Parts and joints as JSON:
━━━

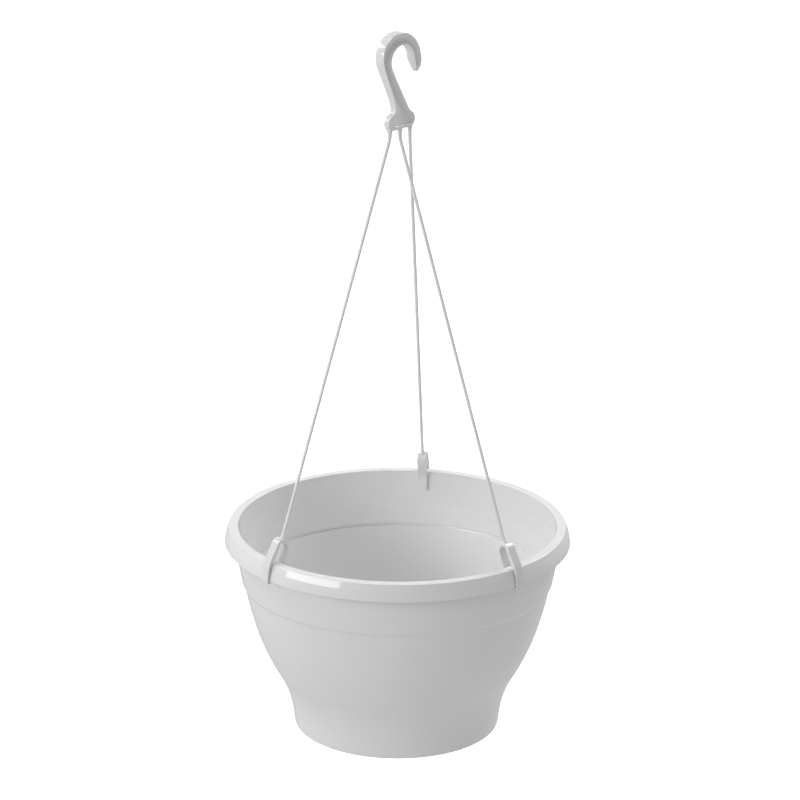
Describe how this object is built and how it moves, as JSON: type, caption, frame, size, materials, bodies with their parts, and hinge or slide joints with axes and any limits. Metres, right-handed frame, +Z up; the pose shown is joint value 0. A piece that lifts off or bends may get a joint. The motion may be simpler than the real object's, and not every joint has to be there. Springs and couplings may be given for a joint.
{
  "type": "hanging basket",
  "caption": "Round plastic hanging flower pot with a wide skirted rim, hung from a flat moulded hook by thin strands that clip over the rim.",
  "frame": {"origin": "the hook's saddle, the point inside the top of the hook that rests on whatever the basket hangs from", "axes": "+Z up, +X along the hook's flat plate and its foot, toward the side where the hook is open, +Y through the plate's thickness"},
  "size_m": [0.2818, 0.2818, 0.5757],
  "materials": {
    "pot_white": "semi-gloss injection-moulded polypropylene",
    "hanger_white": "semi-gloss injection-moulded polypropylene"
  },
  "bodies": {
    "hook": {"hook": "hanger_white"},
    "sling": {"strand_left": "hanger_white", "strand_right": "hanger_white", "strand_back": "hanger_white", "clip_left": "hanger_white", "clip_right": "hanger_white", "clip_back": "hanger_white"},
    "pot": {"pot": "pot_white"}
  },
  "joints": [
    {"name": "sway", "type": "hinge", "parent": "hook", "child": "sling", "pos_m": [0, 0, -0.074], "axis": [1, 0, 0], "range_deg": [-25, 25]},
    {"name": "pot_turn", "type": "hinge", "parent": "sling", "child": "pot", "pos_m": [0, 0, -0.396], "axis": [0, 0, 1], "continuous": true}
  ]
}
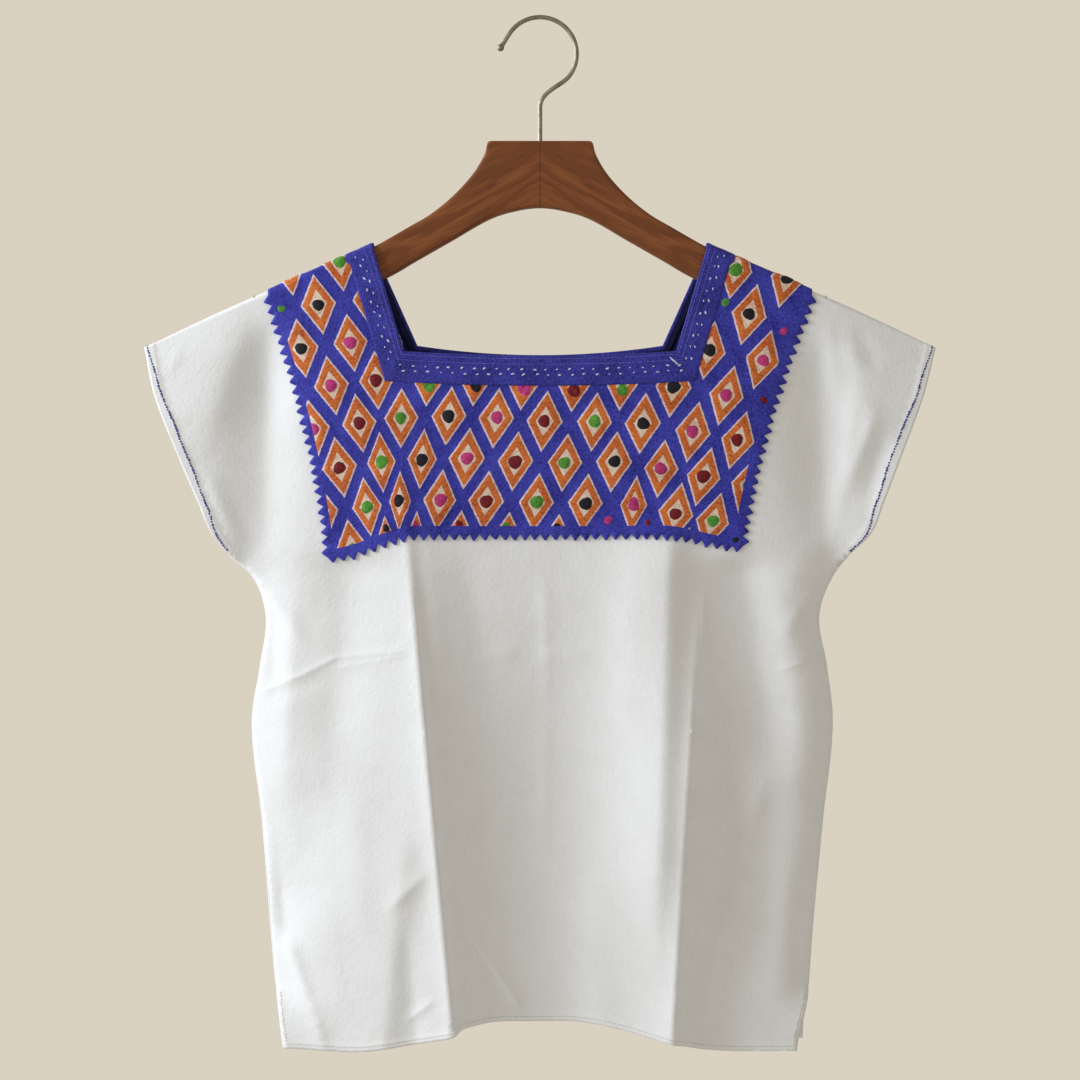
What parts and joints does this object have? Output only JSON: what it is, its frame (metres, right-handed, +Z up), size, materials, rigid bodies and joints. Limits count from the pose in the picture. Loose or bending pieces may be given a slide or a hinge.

━━━

Goal: Find all lines where the word "axes" appears. Copy them.

Result of the exercise:
Describe how this object is built and how it moves, as JSON: type, caption, frame, size, materials, bodies with their parts, and hinge or slide joints with axes and any limits. Metres, right-handed frame, +Z up; the pose shown is joint value 0. A piece that lifts off or bends may get a joint. The motion may be simpler than the real object's, and not every joint has to be there. Springs and couplings may be given for a joint.
  "frame": {"origin": "the hook's saddle, the point inside the top of the hook that rests on whatever the basket hangs from", "axes": "+Z up, +X along the hook's flat plate and its foot, toward the side where the hook is open, +Y through the plate's thickness"},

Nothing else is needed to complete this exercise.